Marc Tucker:  I think what Salman Khan has done is remarkable and very important. I think he would probably be the first to say what he has done is not a substitute for good teaching or good teachers. In fact, the way he is planning to roll out his system, he wants to have kids actually study his lectures at home and have them come into school for discussions that are lead by teachers, which I think is a brilliant idea. It makes lots of sense to me, but it assumes that the teachers really know the subject, and are able to diagnose kids that are not getting it and help them get it – which is what the problem has always been. I think I agree with what I take to be under your question, that is, I think we have skills in this country in technology and the use of technology that could be very important in coming up with original and good ideas about how to redesign the education experience for kids to make them fully competitive in a global economy. But what worries me right now is that I see many people seizing on technology as a way to solve our budget problems in education. I think that is going to lead us towards solutions which are not going to improve the quality of education at all. It is simply going to reduce the cost. I think we need to be very wary of that. I think there are no shortcuts to having good teachers for our kids. If you accept that as a proposition, then I think there is a lot that technology can do to improve our kids’ education.

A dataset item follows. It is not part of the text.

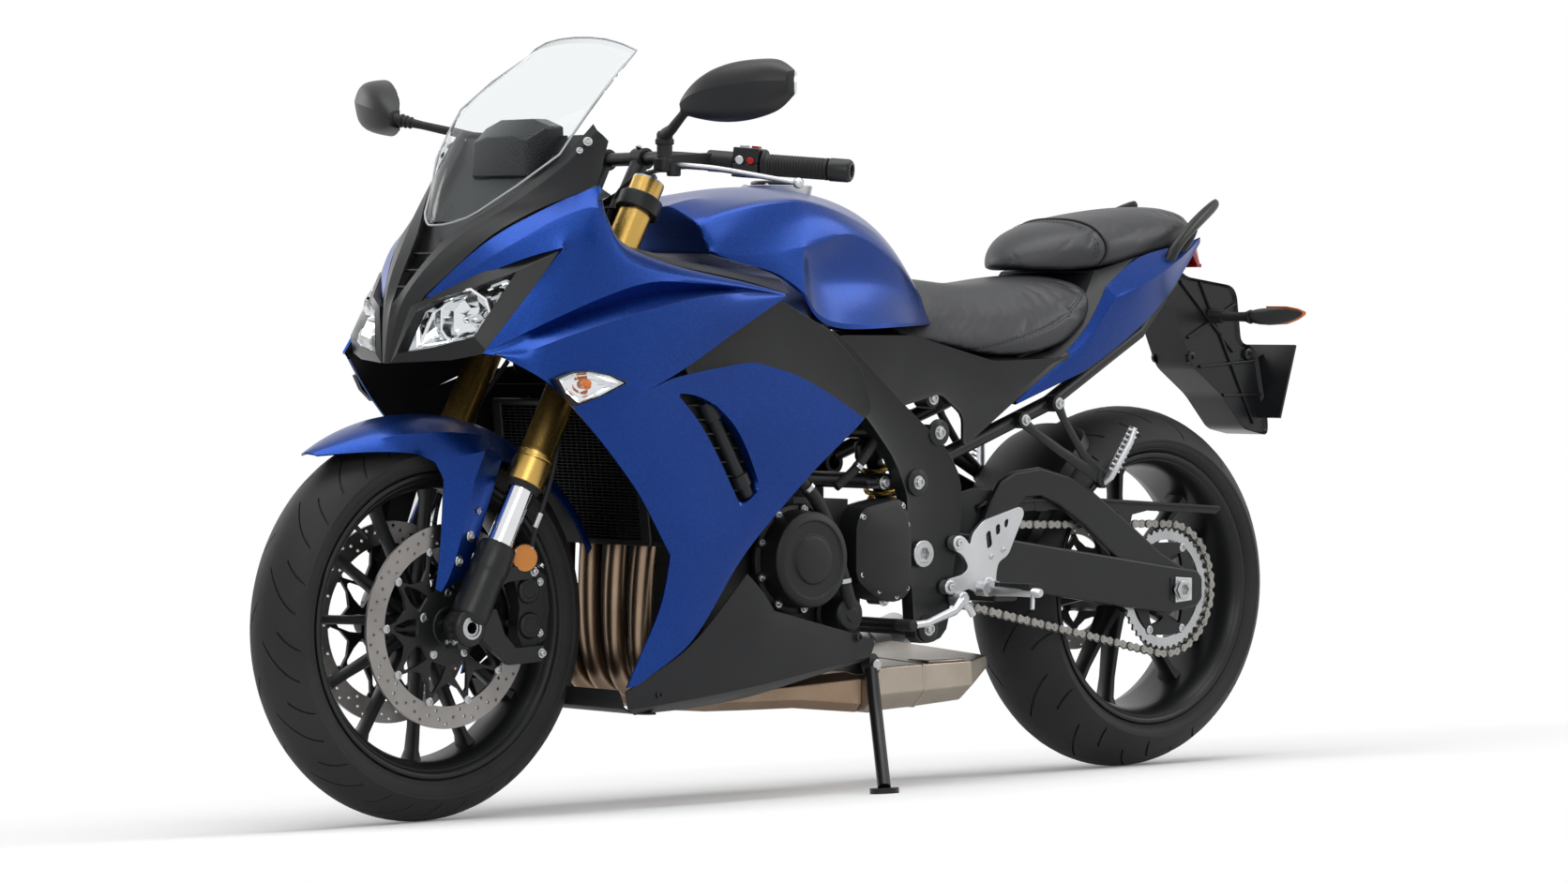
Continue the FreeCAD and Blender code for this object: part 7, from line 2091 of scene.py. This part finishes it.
def buildLight():
    world = bpy.data.worlds.new("studio")
    bpy.context.scene.world = world
    tree = emptyTree(world)
    dim = addNode(tree, "ShaderNodeBackground", {"Color": (1, 1, 1, 1), "Strength": 0.30})
    white = addNode(tree, "ShaderNodeBackground", {"Color": (1, 1, 1, 1), "Strength": 1.0})
    both = addNode(tree, "ShaderNodeMixShader", {"Fac": seenNode(tree), 1: dim.outputs[0], 2: white.outputs[0]})
    addNode(tree, "ShaderNodeOutputWorld", {"Surface": both.outputs[0]})
    addSoftbox("overhead", (0.3, 0.6, 3.6), (0, 0, 0.5), 4.2, 2.4, 98)
    addSoftbox("leftFront", (3.2, 3.4, 2.2), (0, 0, 0.5), 2.2, 1.6, 42)
    addSoftbox("rearLeft", (-3.6, 2.6, 2.4), (-0.3, 0, 0.6), 2.4, 1.4, 40)
    addSoftbox("rightFar", (1.4, -4.0, 2.4), (0, 0, 0.6), 2.6, 1.6, 38)


def buildCamera():
    # the view's place and turn beside the upright machine, in millimetres and degrees
    view = {"x": 6177.8, "y": 5929.2, "z": 745.8, "yaw": 227.6925, "pitch": -1.2559, "roll": 0.2810,
            "lens": 113.68}
    yaw, pitch, roll = (math.radians(view[k]) for k in ("yaw", "pitch", "roll"))
    ahead = Vector((math.cos(pitch) * math.cos(yaw), math.cos(pitch) * math.sin(yaw), math.sin(pitch)))
    level = ahead.cross(Vector((0, 0, 1))).normalized()
    upward = level.cross(ahead)
    right = level * math.cos(roll) + upward * math.sin(roll)
    top = upward * math.cos(roll) - level * math.sin(roll)
    turn = Matrix((right, top, -ahead)).transposed().to_4x4()
    lens = bpy.data.cameras.new("camera")
    lens.sensor_fit = "HORIZONTAL"
    lens.sensor_width = 36
    lens.lens = view["lens"]
    lens.clip_end = 100
    camera = newObject("camera", lens)
    leaning = Matrix.Rotation(-leanAngle, 4, "X")
    camera.matrix_world = Matrix.Translation(standing @ Vector((view["x"], view["y"], view["z"]))) @ leaning @ turn
    bpy.context.scene.camera = camera


buildStage()
buildLight()
buildCamera()
bpy.context.scene.view_settings.view_transform = "Standard"
bpy.context.view_layer.update()
print("scene done")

It is, by the way, true that despite the fact that there are many countries ahead of us in an international comparative test, that people still come from all over the world to visit American schools, including from those countries that are beating the pants off of us. And the reason they are coming here is because you can find a great example of almost anything somewhere in the United States in our education system. We’ve always done that. The glory and the bane of our education system is its decentralization; it’s a glory because it produces enormous variation. It’s a bane because it means that we never capitalize on what we do well, and so many kids get an inferior education, because, in effect, we don’t systematize what works.  But the fact is, you can find examples, great examples, of truly interesting and powerful educational ideas in many parts of this country and that’s a great asset. If we could figure out how to harness it in a system that works, which is what we don’t have, we’d have something better than anybody else in the world.

Points to Remember

  • The best-performing education systems attract the best possible new teachers – students at or near the top of their graduating class; they invest in high quality teacher education programs, mentor their new teachers, and provide regular and ongoing professional development that leads to continually improving instruction.
  • School curricula are focused on teaching problem-solving and critical thinking skills, not teaching to multiple-choice standardized tests;
  • Testing itself is infrequent and used to demonstrate that students have the ability to think creatively and analytically, not to regurgitate facts.
Marc Tucker

Marc Tucker is president of the National Center on Education and the Economy in Washington, DC and an internationally recognized expert on education reform. He has been a leader of the standards-driven education reform movement for many years and has co-authored or edited numerous books, including Thinking for a Living: Education and the Wealth of Nations, selected by Business Week as one of the ten best business books of 1992; Standards for Our Schools: How to Set Them, Measure Them, and Reach Them; and The Principal Challenge. Mr. Tucker also created the National Institute of School Leadership, a state-of-the-art executive development program for school leaders.